Y ahí estaba: con su vida rengueando, pero viva. Sacudida en sus venas por
una bomba de tiempo, pero viva. Estaba vivo de milagro. ¿Pero para qué? ¿Para
esto? ¿Para cuidar a un cadáver blanco y vacío en la mitad de la calle? ¿Para
matar a un niño por unos pocos mangos? (Y eso que no sabía que todavía iba a
matar una vez más.)
Pasó todo el día allí contemplando los ojos muertos de Morales. Un ruido
trancado lo sacó de sus pensamientos.
-Diego.
-Sí.
-Estoy acá en la comisaría con el papeleo. Dejaron un sobre lacrado del
hospital con tu nombre.
-¿Del hospital? ¡Abrilo!
-Perá. Dice que por orden del juez Cortez a partir de mañana van a derogar
la ley con el convenio de salud. Por alguna razón pide que te notifiques.
¿Sabés de qué te están hablando? ¿Diego? ¿Diego?
El intercomunicvador quedó tirado en la calle asfaltada sobre la cual
cientos de pies había bailado la noche anterior al ritmo de los tambores.

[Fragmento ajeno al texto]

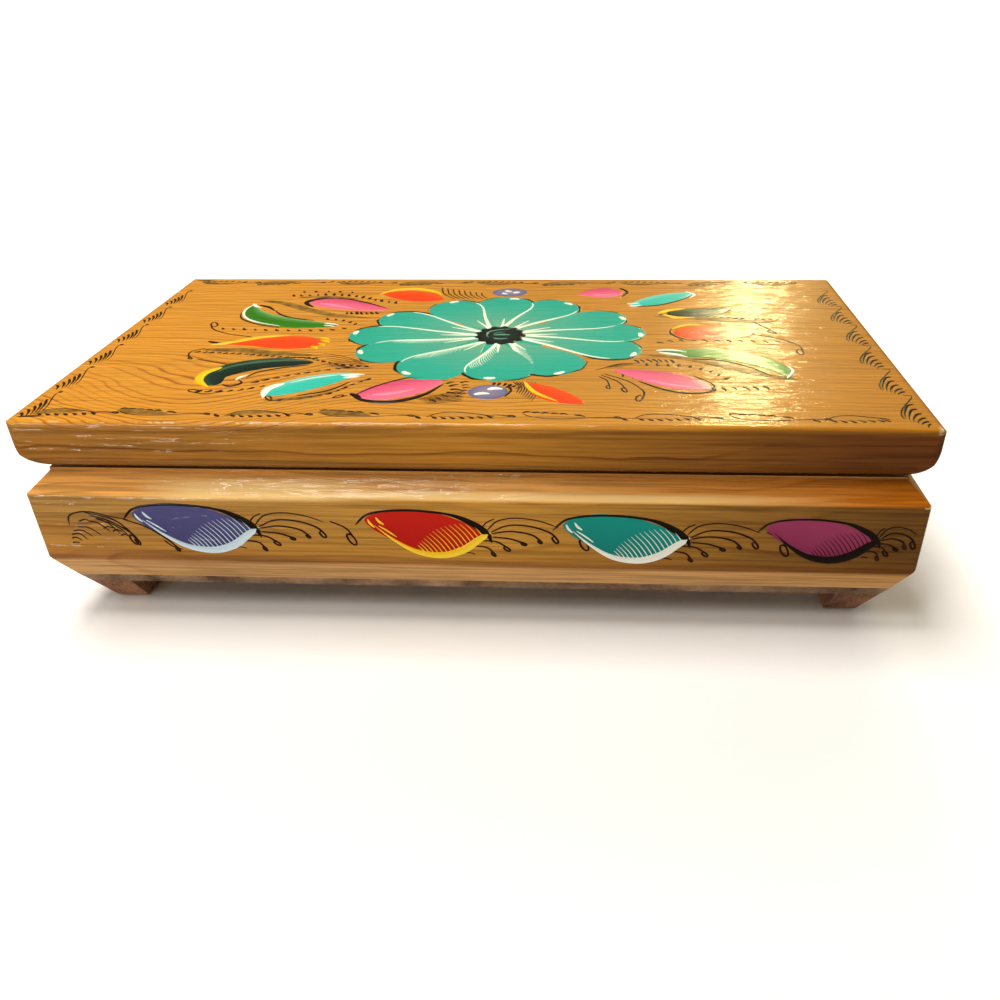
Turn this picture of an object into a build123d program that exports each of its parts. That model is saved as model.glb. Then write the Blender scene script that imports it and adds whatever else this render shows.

Diego
Miranda (el hombre de los dos egos) ya no escuchaba la voz negra del Oficial
Brazas. El pánico de la muerte no le dejó ni sospechar de la veracidad del
contenido del sobre: un juez no puede derogar una ley. (A la gente inteligente
se la engaña así: con cosas simples.)
Se tocó los ojos y estaban mojados. Se mordió el labio pero no pudo
reprimirlo. Arrimó la punta del índice y se pescó una de las lágrimas. La puso
a contraluz y pudo ver toda u infancia, todo su miedo, todo su odio y toda su
fe. Como si devolviera un insecto a la hoja que habita, la untó en el pómulo
del cadáver de loza blanca que era Morales. Ahora Diego ya no lloraba solo.